Wear comfortable walking shoes with real soles. Cairo's colonial-era streets are beautiful and broken. Broken tiles, uneven pavement, and construction debris are features, not bugs.
The best light for photographing Downtown Cairo's facades is between 7am and 9am, before the streets fill. The buildings face all directions, so you will find good angles throughout the morning.
Carry cash in small denominations. Site entry fees in Egypt are rarely card-accessible, and the ticket offices at smaller sites like the Baron Empain Palace may not have change for large bills.
For Alexandria, the train from Ramses Station in Cairo takes two hours and costs EGP 65 to 180 depending on class. The Spanish Car (second class air-conditioned) is fine. Do not take the intercity bus if you value your time.
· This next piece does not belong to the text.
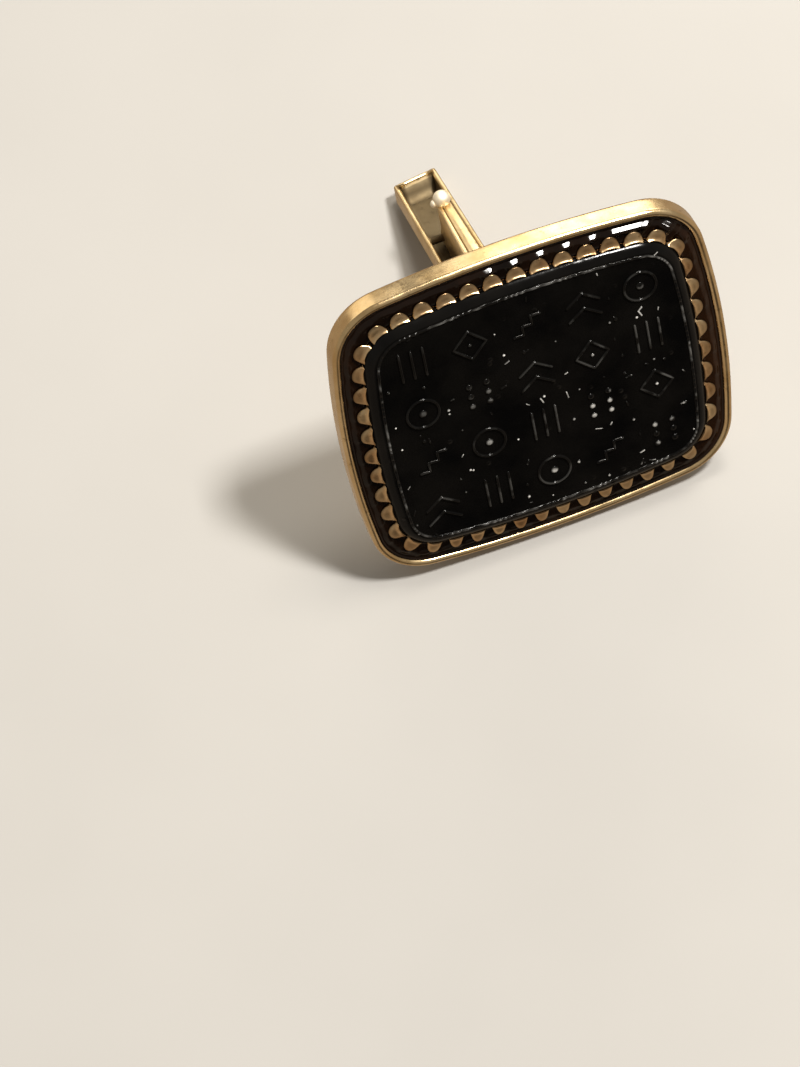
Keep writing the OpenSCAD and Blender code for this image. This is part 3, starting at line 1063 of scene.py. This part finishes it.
def toggle_shape():
    """A shallow trough: its wall's profile swept along the plan, its floor and near end filled."""
    taper = (TOGGLE_NEAR_W - TOGGLE_FAR_W) / TOGGLE_LEN / 2
    far = -TOGGLE_LEN / 2
    near = TOGGLE_LEN / 2
    corner = TOGGLE_CORNER_R
    turn = math.atan(taper)

    def half_w(z):
        return PIVOT_W / 2 + taper * z

    def bent(x, v, z):
        """The trough is a little out of true: its left wall flares, and its far end is askew."""
        left = min(1.0, max(0.0, 0.5 - x / TOGGLE_FAR_W))
        askew = TOGGLE_SKEW * left * (1 - smooth(far + 0.2, far + 2.6, z))
        flare = TOGGLE_FLARE * left * (near - z) / TOGGLE_LEN
        return (CENTRE_OFF + x - flare, PIVOT_UP + v, z + askew - PIVOT_BACK)

    # The plan's outline from the near end round the far end and back, with its outward normals
    plan = []
    for k in range(TOGGLE_STEPS):
        z = mixed(near, far + corner, k / TOGGLE_STEPS)
        plan.append((-half_w(z), z, -math.cos(turn), -math.sin(turn)))
    centre = (corner - half_w(far + corner), far + corner)
    for k in range(9):
        a = math.radians(180 + 90 * k / 8)
        nx = math.cos(a)
        nz = math.sin(a)
        plan.append((centre[0] + corner * nx, centre[1] + corner * nz, nx, nz))
    left_side = list(plan)
    for k in range(1, 4):
        plan.append((mixed(centre[0], -centre[0], k / 4), far, 0.0, -1.0))
    plan += [(-x, z, -nx, nz) for x, z, nx, nz in reversed(left_side)]
    low_r = TOGGLE_LOW_R
    top_r = TOGGLE_WALL / 2
    fillet = TOGGLE_FILLET
    under = [(-low_r - 0.25, TOGGLE_Y), (-low_r - 0.1, TOGGLE_Y)]
    under += round_corner((-low_r, TOGGLE_Y + low_r), low_r, -90, 0, 6)
    wall = [(0.0, TOGGLE_Y + 0.5), (0.0, TOGGLE_TOP - top_r - 0.15)]
    wall += round_corner((-top_r, TOGGLE_TOP - top_r), top_r, 0, 180, 10)
    inside = [(-TOGGLE_WALL, TOGGLE_TOP - top_r - 0.15), (-TOGGLE_WALL, FLOOR_Y + fillet + 0.1)]
    inside += round_corner((-TOGGLE_WALL - fillet, FLOOR_Y + fillet), fillet, 0, -90, 5)
    inside += [(-TOGGLE_WALL - fillet - 0.06, FLOOR_Y)]
    # Each part of the profile with its slope at the far end and how dark it is painted: painted shade,
    # partly tarnish
    parts = [
        (under, 0.0, UNDER_SHADE),
        (wall, 0.0, 0.0),
        (inside, TOGGLE_FAR_SLOPE, TROUGH_SHADE_AND_TARNISH),
    ]
    shape = Shape()
    rings = []
    for profile, slope, deep in parts:
        for off, v in profile:
            points = []
            shade = []
            for x, z, nx, nz in plan:
                by = off - slope * max(0.0, -nz) ** 2 * (TOGGLE_TOP - v)
                points.append(bent(x + nx * off, v, z + nz * by))
                # Painted shade: darker still towards the trough's near end
                shade.append(deep + TROUGH_NEAR_SHADE * deep * smooth(-1.0, 5.0, z))
            rings.append(shape.ring(points, shade))
    shape.skin(rings, False)
    shape.cap(rings[0])
    shape.cap(rings[-1])
    shape.cap([r[0] for r in rings] + [r[-1] for r in reversed(rings)])
    return shape


def pin_shape():
    """The pin, with slightly domed ends that lie flush in the toggle's walls."""
    shape = Shape()
    half = PIVOT_W / 2
    profile = [(PIN_END_R, -half), (PIN_R - 0.04, -half + 0.01), (PIN_R, -half + 0.05)]
    profile += [(PIN_R, -half + 0.3), (PIN_R, 0.0)]
    profile += [(r, -x) for r, x in reversed(profile[:-1])]
    turns = [2 * math.pi * k / PIN_SIDES for k in range(PIN_SIDES)]
    rings = []
    for r, x in profile:
        points = [(CENTRE_OFF + x, PIVOT_UP + r * math.cos(a), r * math.sin(a) - PIVOT_BACK) for a in turns]
        # The pin's middle, inside the trough, is painted dark like the trough's floor: painted shade
        rings.append(shape.ring(points, 1 - smooth(half - 0.3, half - 0.06, abs(x))))
    shape.skin(rings)
    shape.cap(rings[0])
    shape.cap(rings[-1])
    return shape


piece("toggle_trough", toggle_shape(), "toggle_bar", toggle_gold, ("toggle",))
piece("toggle_pin", pin_shape(), "toggle_bar", pin_gold, ("pivot_pin",))

# Floor, lights and camera

# The floor is left out of what the gold mirrors: there the darker ground of the room shows
FLOOR_HALF = 3.0
FLOOR_PALE = (0.425, 0.414, 0.397)
FLOOR_DULL = (0.38, 0.369, 0.352)
floor_corners = [(-1, -1), (1, -1), (1, 1), (-1, 1)]
floor_mesh = bpy.data.meshes.new("floor")
floor_mesh.from_pydata([(x * FLOOR_HALF, y * FLOOR_HALF, 0) for x, y in floor_corners], [], [(0, 1, 2, 3)])
floor = bpy.data.objects.new("floor", floor_mesh)
bpy.context.scene.collection.objects.link(floor)
floor_look = Nodes("floor_paint")
floor_colour = floor_look.mix(floor_look.noise(40.0), FLOOR_DULL, FLOOR_PALE)
floor_look.link(floor_colour, floor_look.shader.inputs["Base Color"])
floor_look.set("Roughness", 0.75)
floor_look.set("Specular IOR Level", 0.2)
floor_mesh.materials.append(floor_look.material)
floor.visible_glossy = False

LAMPS_AIM = Vector((0.0, 0.0, 0.010))


def lamp(name, where, size, power, colour):
    light = bpy.data.lights.new(name, "AREA")
    light.shape = "RECTANGLE"
    light.size = size[0]
    light.size_y = size[1]
    light.energy = power
    light.color = colour
    ob = bpy.data.objects.new(name, light)
    ob.location = where
    ob.rotation_euler = (LAMPS_AIM - Vector(where)).to_track_quat("-Z", "Y").to_euler()
    bpy.context.scene.collection.objects.link(ob)


lamp("main", where=(0.12, 0.16, 0.50), size=(0.14, 0.14), power=1.4, colour=(1.0, 0.93, 0.82))
lamp("back_card", where=(0.195, 0.44, 0.16), size=(0.28, 0.20), power=0.66, colour=(1.0, 0.95, 0.83))
lamp("back_soft", where=(-0.16, 0.46, 0.14), size=(0.30, 0.20), power=0.22, colour=(1.0, 0.92, 0.80))
lamp("high", where=(0.155, -0.02, 0.40), size=(0.06, 0.06), power=2.4, colour=(1.0, 0.97, 0.92))

# The room that the gold and the glass mirror: a ceiling, a floor, and a dark patch in front, which
# lies where the plaque's flat top mirrors it
CEILING = (0.32, 0.29, 0.25)
GROUND = (0.40, 0.32, 0.24)
DARK = (0.06, 0.048, 0.036)
DARK_AT = Vector((0.13, -0.95, -0.28)).normalized()
HORIZON = (-0.1, 0.2)
DARK_FADE = (0.89, 0.985)
world = bpy.data.worlds.new("studio")
world.use_nodes = True
sky = world.node_tree
direction = sky.nodes.new("ShaderNodeTexCoord").outputs["Generated"]


def sky_step(value, low, high):
    node = sky.nodes.new("ShaderNodeMapRange")
    node.interpolation_type = "SMOOTHSTEP"
    node.inputs["From Min"].default_value = low
    node.inputs["From Max"].default_value = high
    sky.links.new(value, node.inputs["Value"])
    return node.outputs["Result"]


def sky_mix(share, a, b):
    node = sky.nodes.new("ShaderNodeMix")
    node.data_type = "RGBA"
    sky.links.new(share, node.inputs["Factor"])
    for socket, value in zip((node.inputs[6], node.inputs[7]), (a, b)):
        if isinstance(value, tuple):
            socket.default_value = (*value, 1.0)
        else:
            sky.links.new(value, socket)
    return node.outputs[2]


split = sky.nodes.new("ShaderNodeSeparateXYZ")
sky.links.new(direction, split.inputs["Vector"])
facing = sky.nodes.new("ShaderNodeVectorMath")
facing.operation = "DOT_PRODUCT"
facing.inputs[1].default_value = DARK_AT
sky.links.new(direction, facing.inputs[0])
shades = sky_mix(sky_step(split.outputs["Z"], *HORIZON), GROUND, CEILING)
shades = sky_mix(sky_step(facing.outputs["Value"], *DARK_FADE), shades, DARK)
sky.links.new(shades, sky.nodes["Background"].inputs["Color"])
bpy.context.scene.world = world
bpy.context.scene.view_settings.view_transform = "Standard"

# The camera looks at a point beside the cufflink, which puts it where the photograph has it
VIEW_POINT = Vector((-11.137, -14.129, 10.0)) * MM
VIEW_DISTANCE = 303.308 * MM
VIEW_AZIMUTH = math.radians(18.919)
VIEW_ELEVATION = math.radians(65.484)
VIEW_ROLL = math.radians(2.176)
LENS = 168.697
SENSOR = 36.0
camera_data = bpy.data.cameras.new("camera")
camera_data.lens = LENS
camera_data.sensor_fit = "VERTICAL"
camera_data.sensor_height = SENSOR
camera_data.clip_start = 0.01
camera_data.clip_end = 10.0
camera = bpy.data.objects.new("camera", camera_data)
bpy.context.scene.collection.objects.link(camera)
turned = Matrix.Rotation(-VIEW_AZIMUTH, 4, "Z") @ Matrix.Rotation(math.pi / 2 - VIEW_ELEVATION, 4, "X")
turned = turned @ Matrix.Rotation(-VIEW_ROLL, 4, "Z")
camera.matrix_world = Matrix.Translation(VIEW_POINT) @ turned @ Matrix.Translation((0, 0, VIEW_DISTANCE))
bpy.context.scene.camera = camera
If you are serious about this period, read Khaled Fahmy's "In Quest of Justice" or his work on Mohammed Ali before you go. For the British period specifically, Roger Owen's "Lord Cromer" is the most rigorous biography of the man who actually ran Egypt and is available as a PDF through most university library systems.
The Delta town of Dinshaway is not on any tourist circuit and requires hiring a private car from Cairo (roughly EGP 800 to 1,200 for a day trip). The monument there is modest. The experience of standing in the village square and understanding what happened there, and what Britain decided it meant, is not modest at all.